* [Given records]:
----
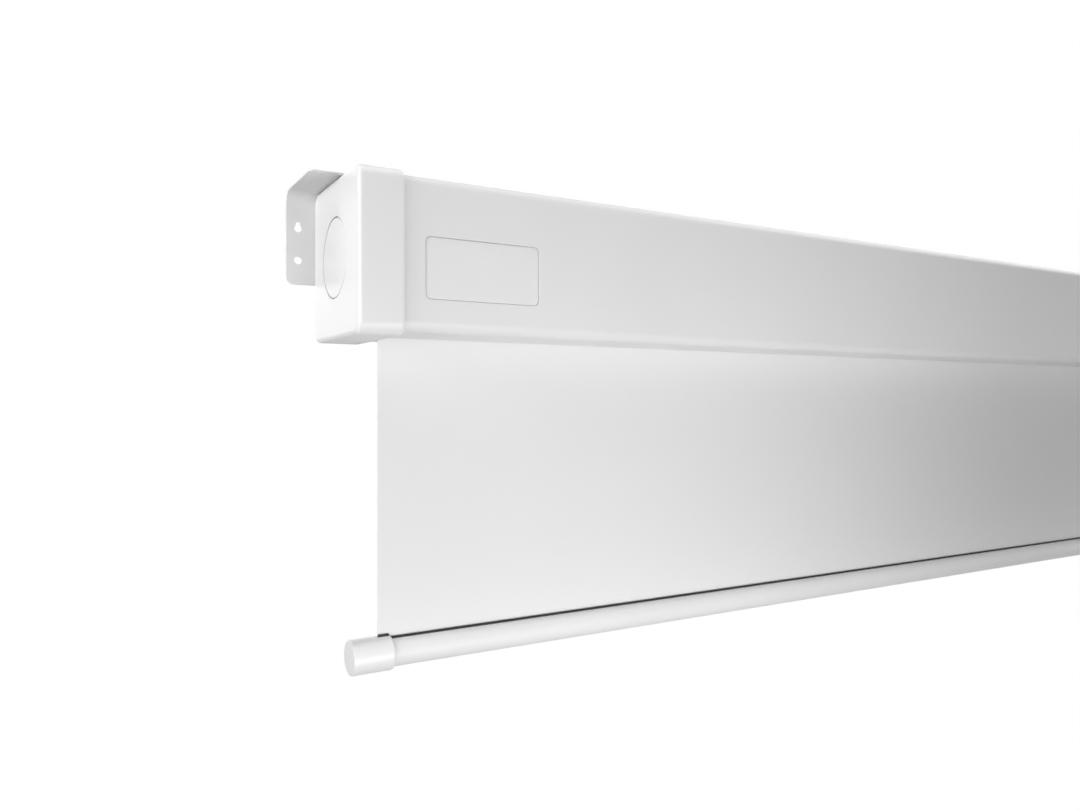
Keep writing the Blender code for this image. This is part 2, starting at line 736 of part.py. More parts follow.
def build_end_plate(name, end, frame, extra_holes):
    """The steel plate that closes the case, with a tab folded inwards for the bracket screws."""
    bend_start = CASE_BACK - CASE_WALL - GAP - PLATE_THICKNESS - PLATE_BEND_RADIUS
    bend_length = (PLATE_BEND_RADIUS + PLATE_THICKNESS / 2) * math.pi / 2
    past_bend = PLATE_THICKNESS + PLATE_BEND_RADIUS
    tab_end = bend_start + bend_length + PLATE_TAB_LENGTH - past_bend
    notch = bend_start - PLATE_RELIEF
    corner = PLATE_TAB_CORNER
    outer = rounded_rectangle((CASE_FRONT, CASE_BOTTOM), (CASE_BACK, CASE_TOP), CASE_CORNER, 4)
    back_top = len(outer) // 2
    tab = (
        [
            (CASE_BACK, PLATE_TAB_LOW - PLATE_RELIEF),
            (notch, PLATE_TAB_LOW - PLATE_RELIEF),
            (notch, PLATE_TAB_LOW),
        ]
        + arc((tab_end - corner, PLATE_TAB_LOW + corner), corner, -90, 0, 3)
        + arc((tab_end - corner, PLATE_TAB_HIGH - corner), corner, 0, 90, 3)
        + [
            (notch, PLATE_TAB_HIGH),
            (notch, PLATE_TAB_HIGH + PLATE_RELIEF),
            (CASE_BACK, PLATE_TAB_HIGH + PLATE_RELIEF),
        ]
    )
    outline = outer[:back_top] + tab + outer[back_top:]
    small_holes = channel_centres() + both_sides(CAP_SCREW_OFFSET)
    holes = [circle(centre, SMALL_HOLE, HOLE_STEPS) for centre in small_holes]
    screw_row = bend_start + bend_length + BRACKET_SCREW_X - PLATE_OUTER - past_bend
    for height in BRACKET_SCREW_Z:
        holes.append(circle((screw_row, height), BRACKET_HOLE, HOLE_STEPS))
    blank = [[(-up, across) for across, up in loop] for loop in [outline, *holes, *extra_holes]]
    folded = (-PLATE_TAB_HIGH, -PLATE_TAB_LOW)
    mesh = bent_sheet(name, blank, PLATE_THICKNESS, bend_start, PLATE_BEND_RADIUS, folded, 3)
    stood_up = Matrix(((0, 0, 1, PLATE_OUTER), (0, 1, 0, 0), (-1, 0, 0, 0), (0, 0, 0, 1)))
    mesh.transform(stood_up)
    add_part(name, mesh, ZINC_PLATED_STEEL, frame)
    seat = PLATE_OUTER - SCREW_SINK
    for number, centre in enumerate(channel_centres(), 1):
        pan_screw(f"plate_screw_{end}_{number}", frame, centre, seat, PLATE_SCREW_LENGTH)


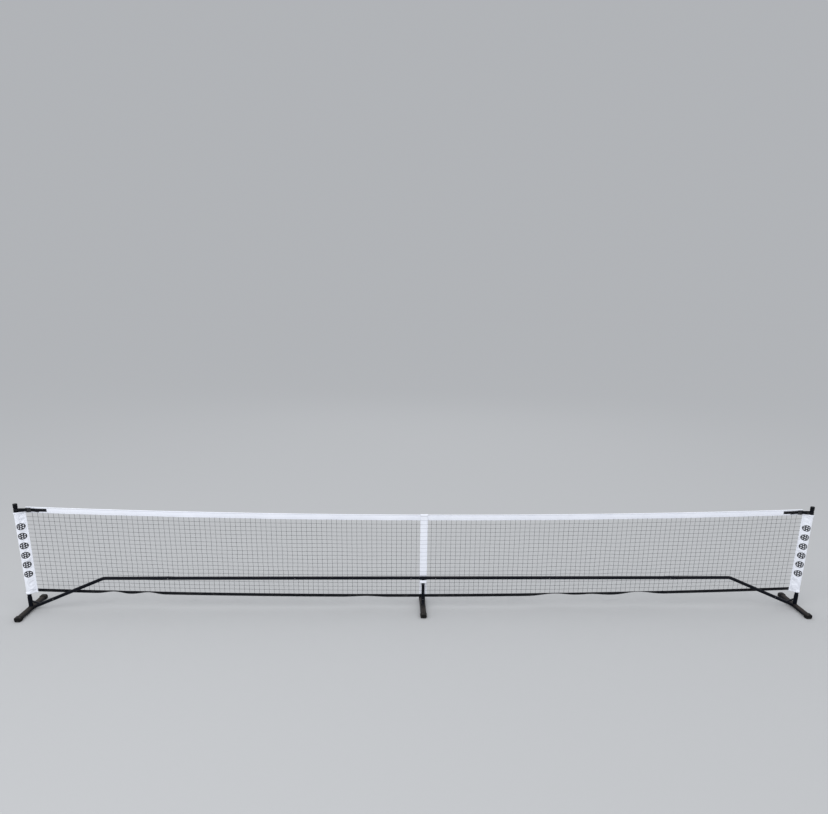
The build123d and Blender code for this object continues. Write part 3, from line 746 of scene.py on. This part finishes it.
# how far the hem's doubled cloth stands out, in millimetres, from its edge to its stitched end
HEM_SWELL = (0.2, 1.5, 1.6, 1.5, 0.2)
LOOSE_RADIUS = sleeve_high.x - POST_X
WRINKLE_CAP = 6 * MM


def sleeve_outline():
    """The sleeve's section for the right-hand post: round the post, then in to a flat seam."""
    seam = np.array([SEAM_X + 1 * MM, NET_Y])
    join = seam + (FLANGE, 0)
    middle = np.array([POST_X, 0.0])
    radius = LOOSE_RADIUS - SLEEVE_CLOTH
    gap = join - middle
    sight = math.atan2(gap[1], gap[0])
    spread = math.acos(radius / np.linalg.norm(gap))
    arc = np.linspace(sight + spread, sight - spread + TAU, 32)
    round_post = [middle + radius * np.array([math.cos(a), math.sin(a)]) for a in arc]
    half_gap = np.array([0, 0.9 * MM])
    corners = [seam - half_gap, join - half_gap, *round_post, join + half_gap, seam + half_gap]
    corners = np.array(corners + corners[:1])
    lengths = np.concatenate([[0], np.cumsum(np.linalg.norm(np.diff(corners, axis=0), axis=1))])
    even = np.linspace(0, lengths[-1], SLEEVE_ROUND, endpoint=False)
    return np.stack([np.interp(even, lengths, corners[:, k]) for k in range(2)], 1)


def clear_of_post(points, sign):
    """Moves cloth out of the post where it has sunk into it."""
    out = points[:, :2] - (sign * POST_X, 0)
    reach = np.linalg.norm(out, axis=1)
    least = POST_RADIUS + 1.5 * MM
    points[:, :2] += out * (np.maximum(least / reach, 1) - 1)[:, None]
    return points


def wrinkle(piece, pinned, collider, sign):
    """Lets the cloth grow a few percent between its pinned rows, so that it buckles as cloth does."""
    rest = np.array([v.co for v in piece.data.vertices])
    group = piece.vertex_groups.new(name="pinned")
    group.add([int(i) for i in pinned], 1.0, "REPLACE")
    cloth_modifier = piece.modifiers.new("cloth", "CLOTH")
    settings = cloth_modifier.settings
    settings.vertex_group_mass = "pinned"
    settings.quality = 6
    settings.mass = 0.25
    settings.tension_stiffness = 25
    settings.compression_stiffness = 25
    settings.bending_stiffness = 1.2
    settings.shrink_min = -0.035
    settings.effector_weights.gravity = 0.4
    cloth_modifier.collision_settings.distance_min = 0.0015
    cloth_modifier.collision_settings.use_self_collision = False
    collider.modifiers.new("collision", "COLLISION")
    collider.collision.thickness_outer = 0.001
    scene = bpy.context.scene
    for step in range(1, 23):
        scene.frame_set(step)
    graph = bpy.context.evaluated_depsgraph_get()
    settled = piece.evaluated_get(graph).to_mesh()
    moved = np.array([v.co for v in settled.vertices])
    piece.evaluated_get(graph).to_mesh_clear()
    piece.modifiers.clear()
    collider.modifiers.clear()
    scene.frame_set(1)
    shift = moved - rest
    length = np.linalg.norm(shift, axis=1)
    shift *= (np.minimum(length, WRINKLE_CAP) / np.maximum(length, 1e-9))[:, None]
    settled_points = clear_of_post(rest + shift, sign)
    piece.data.vertices.foreach_set("co", settled_points.astype(np.float32).ravel())
    piece.data.update()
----
Check every line of the records above for the string "code" and say how many contain it, giving the number alone.

* [Completed exercise]:
2